When law and force keep a man within the bounds of justice, they impose nothing upon him but a mere negotiation (Bastiat, 2011, p. 64).

From my understanding of the essay, I gathered that the law does not always live up to its expectations of maintaining our natural rights given by God. When I read this quote, I see a similar perspective that you do, in which the law is a negotiation that you either follow to avoid possible risk, or you break and run the chance of getting caught. The law never forces you to follow it word for word, especially when you believe it goes against your natural rights, but by doing this, you are putting yourself in a difficult position of punishment. While you think laws are put in place for order in the world, Bastiat portrays a different perspective that explains that laws create injustice to only protect certain groups while others are harmed by inequalities. You partially showed this view with the quote from ‘Government,’

There is the public on one side, Government on the other, considered as two different beings (Bastiat, 2011, p. 101).

With government being higher up in the economy, they do not always view the ideas of the lower- and middle-class people when creating laws.

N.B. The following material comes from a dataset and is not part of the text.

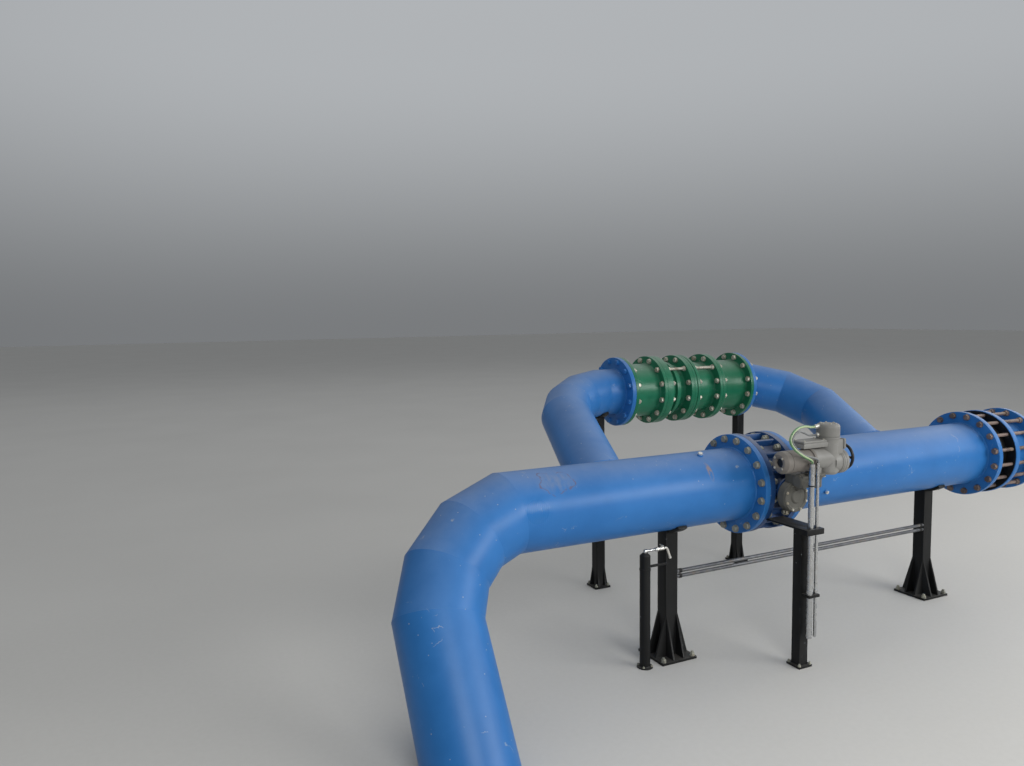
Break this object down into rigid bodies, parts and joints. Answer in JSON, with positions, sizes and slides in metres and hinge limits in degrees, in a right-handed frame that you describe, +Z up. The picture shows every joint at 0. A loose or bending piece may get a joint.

You explained this well in your essay with the rules on voting. While we may believe we are voting to see a change in our country, our votes are only a mere suggestion of what we want, but we do not always see the impact we are expecting. I also like how you brought up that this in turn has turned us against each other, when we should really be fighting for our rights against the government and not one another.

Lastly, the quote that you used from ‘Petition’ brings about one of the main points of that essay in which humans and nature work together to bring about new products. This essay’s metaphorical view on sunlight and lamps to repeal taxes explains that we should not have to pay for products that have a cheaper alternative provided elsewhere. While you took it literally, which isn’t necessarily wrong because we do take care of plants that in return give us the necessities of life, I believe that it is really saying that our work with natural forces give us things that would be unnecessary and wasteful to buy.

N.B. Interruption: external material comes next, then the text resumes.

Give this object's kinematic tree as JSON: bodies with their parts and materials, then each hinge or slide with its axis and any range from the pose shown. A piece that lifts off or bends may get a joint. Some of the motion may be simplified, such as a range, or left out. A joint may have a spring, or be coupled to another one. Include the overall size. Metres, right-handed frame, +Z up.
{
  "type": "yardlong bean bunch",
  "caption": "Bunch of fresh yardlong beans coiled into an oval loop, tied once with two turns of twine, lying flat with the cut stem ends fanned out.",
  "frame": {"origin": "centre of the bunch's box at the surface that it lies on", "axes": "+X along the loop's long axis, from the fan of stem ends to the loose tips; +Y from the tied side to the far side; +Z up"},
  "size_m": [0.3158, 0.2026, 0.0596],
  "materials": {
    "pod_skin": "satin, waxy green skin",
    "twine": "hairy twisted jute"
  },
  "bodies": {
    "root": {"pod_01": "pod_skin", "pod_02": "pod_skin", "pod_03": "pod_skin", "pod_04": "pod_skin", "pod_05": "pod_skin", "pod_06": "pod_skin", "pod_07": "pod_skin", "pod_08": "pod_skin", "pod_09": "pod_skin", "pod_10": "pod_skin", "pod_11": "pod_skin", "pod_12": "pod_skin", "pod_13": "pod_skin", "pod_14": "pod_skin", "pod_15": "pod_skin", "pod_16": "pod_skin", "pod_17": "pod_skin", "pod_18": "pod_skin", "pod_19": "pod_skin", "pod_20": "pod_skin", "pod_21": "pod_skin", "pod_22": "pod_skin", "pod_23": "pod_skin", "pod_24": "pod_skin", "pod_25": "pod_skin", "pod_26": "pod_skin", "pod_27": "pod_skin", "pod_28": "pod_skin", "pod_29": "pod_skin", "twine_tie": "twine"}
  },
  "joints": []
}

I feel like you had great thoughts to follow Bastiat’s essays, but you were unable to thoroughly analyze a lot of the main parts of them and the messages he was trying to convey. I also feel like the format could have been better to make the essay easier to read, as well as fixing the grammatical errors. I also feel as though the last part of your essay did not really belong to the topics at hand. I like how you tried to add outside information in to connect it to the messages, but the Stanford Prison Experiment does not relate to ending taxation and protecting our natural rights.